• STORED DATA:

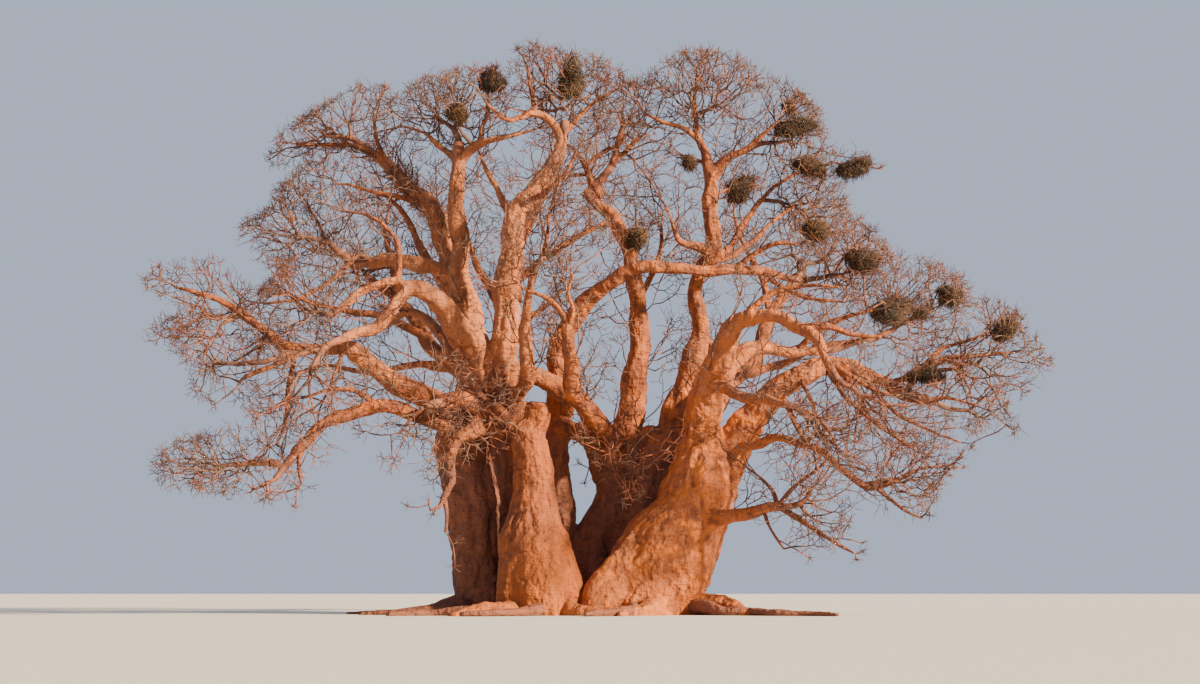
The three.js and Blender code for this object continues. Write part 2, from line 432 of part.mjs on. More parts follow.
const limbStretches = [...Object.values(stems).map((stem) => stem.route), ...Object.values(boughs)]
  .flatMap((route) => stretchesOf(route.map(limbPlace)));

function massSolid(name, number) {
  const mass = masses[name];
  const random = seededNumbers(SEED_STEP * (number + 1));
  const bounds = boundsOf(name);
  const { along, places } = massStem(mass);
  const strangers = Object.values(masses).filter((other) => other !== mass)
    .flatMap((other) => [...stretchesOf(massStem(other).places), ...nestStretches(other)]);
  const inTheWay = [...limbStretches, ...strangers];
  const fits = (from, to) => {
    const twig = { from: from.at, to: to.at };
    return insideSpace(from.at, bounds, from.radius) && insideSpace(to.at, bounds, to.radius)
      && inTheWay.every((limb) => distanceBetween(twig, limb) > limb.radius + from.radius + TWIG_CLEAR);
  };
  const ends = twigEnds(mass, random).filter((end) => insideSpace(end, bounds, TWIG_LEAST));
  // Each end belongs to the nearest place of the stem, apart from the stem's root.
  const owner = (end) => places.slice(1).reduce((best, place) => (
    end.distanceTo(place.at) < end.distanceTo(best.at) ? place : best));
  const twigs = [];
  for (const place of places.slice(1)) {
    const own = ends.filter((end) => owner(end) === place);
    if (own.length > 0) growTwigs([place], own, random, fits, twigs);
  }
  return largestPiece(wasm.Manifold.union([
    limbSolid(places, { sides: THIN_BOUGH_SIDES, startAlong: along }),
    ...twigs.map((branch) => limbSolid(branch, { sides: TWIG_SIDES })),
    ...(mass.nests ?? []).map(nestSolid),
  ]));
}

// The tree.
const tree = new THREE.Group();
tree.name = 'baobab';
const cutters = [];

function clearOfEarlier(solid) {
  const near = cutters.filter((cutter) => !solid.intersect(cutter).isEmpty());
  return near.reduce((left, cutter) => left.subtract(cutter), solid);
}

for (const [name, stem] of Object.entries(stems)) {
  const solid = largestPiece(clearOfEarlier(stemSolid(stem)).subtract(underground));
  cutters.push(stemSolid(stem, GAP));
  tree.add(meshOf(`stem_${name}`, solid, name === 'front_left' ? colours.palest : colours.bark));
}

for (const [name, route] of Object.entries(boughs)) {
  const solid = largestPiece(clearOfEarlier(boughSolid(route)));
  cutters.push(boughSolid(route, GAP));
  tree.add(meshOf(`bough_${name}`, solid, colours.bark));
}

Object.keys(masses).forEach((name, number) => {
  tree.add(meshOf(`twigs_${name}`, massSolid(name, number), colours.twig));
});

export default tree;
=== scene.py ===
# %% [markdown]
# # A leafless baobab
# The tree is a ring of stems that have grown together at the foot. Long boughs arch out of them, and the
# crown is nothing but bare twigs, with the stick nests of weaver birds in it. This notebook dresses the
# solids of the tree: bark with its folds on every stem and bough, then branches and twigs grown from the
# limbs by one rule, then the nests, the light and the camera.

# %% Load the frame
import math
import bmesh
import bpy
import numpy as np
from mathutils import Matrix, Vector, noise
from mathutils.kdtree import KDTree


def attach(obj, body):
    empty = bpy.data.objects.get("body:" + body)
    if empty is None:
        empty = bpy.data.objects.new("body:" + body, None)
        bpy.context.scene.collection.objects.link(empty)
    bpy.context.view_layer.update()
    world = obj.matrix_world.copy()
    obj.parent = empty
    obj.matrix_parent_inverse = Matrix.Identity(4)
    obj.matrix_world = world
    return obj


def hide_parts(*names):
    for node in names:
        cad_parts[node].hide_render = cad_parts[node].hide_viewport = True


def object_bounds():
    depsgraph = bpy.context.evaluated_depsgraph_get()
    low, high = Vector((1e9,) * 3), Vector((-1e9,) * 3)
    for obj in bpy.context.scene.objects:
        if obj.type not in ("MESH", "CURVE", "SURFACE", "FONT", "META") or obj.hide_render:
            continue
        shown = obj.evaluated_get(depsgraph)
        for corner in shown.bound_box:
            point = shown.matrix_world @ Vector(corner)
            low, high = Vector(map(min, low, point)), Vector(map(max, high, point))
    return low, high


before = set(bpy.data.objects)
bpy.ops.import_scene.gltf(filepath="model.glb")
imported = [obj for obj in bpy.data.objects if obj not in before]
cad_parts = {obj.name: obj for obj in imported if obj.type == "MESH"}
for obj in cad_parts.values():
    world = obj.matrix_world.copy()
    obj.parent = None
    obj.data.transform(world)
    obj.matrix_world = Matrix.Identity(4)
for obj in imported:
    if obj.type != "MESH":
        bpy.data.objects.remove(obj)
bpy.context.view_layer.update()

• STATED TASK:
Begin with the line that contains "obj.parent = empty" and quote each line after it exactly, stopping after the last line of the data.

• THE OUTPUT:
    obj.parent = empty
    obj.matrix_parent_inverse = Matrix.Identity(4)
    obj.matrix_world = world
    return obj


def hide_parts(*names):
    for node in names:
        cad_parts[node].hide_render = cad_parts[node].hide_viewport = True


def object_bounds():
    depsgraph = bpy.context.evaluated_depsgraph_get()
    low, high = Vector((1e9,) * 3), Vector((-1e9,) * 3)
    for obj in bpy.context.scene.objects:
        if obj.type not in ("MESH", "CURVE", "SURFACE", "FONT", "META") or obj.hide_render:
            continue
        shown = obj.evaluated_get(depsgraph)
        for corner in shown.bound_box:
            point = shown.matrix_world @ Vector(corner)
            low, high = Vector(map(min, low, point)), Vector(map(max, high, point))
    return low, high


before = set(bpy.data.objects)
bpy.ops.import_scene.gltf(filepath="model.glb")
imported = [obj for obj in bpy.data.objects if obj not in before]
cad_parts = {obj.name: obj for obj in imported if obj.type == "MESH"}
for obj in cad_parts.values():
    world = obj.matrix_world.copy()
    obj.parent = None
    obj.data.transform(world)
    obj.matrix_world = Matrix.Identity(4)
for obj in imported:
    if obj.type != "MESH":
        bpy.data.objects.remove(obj)
bpy.context.view_layer.update()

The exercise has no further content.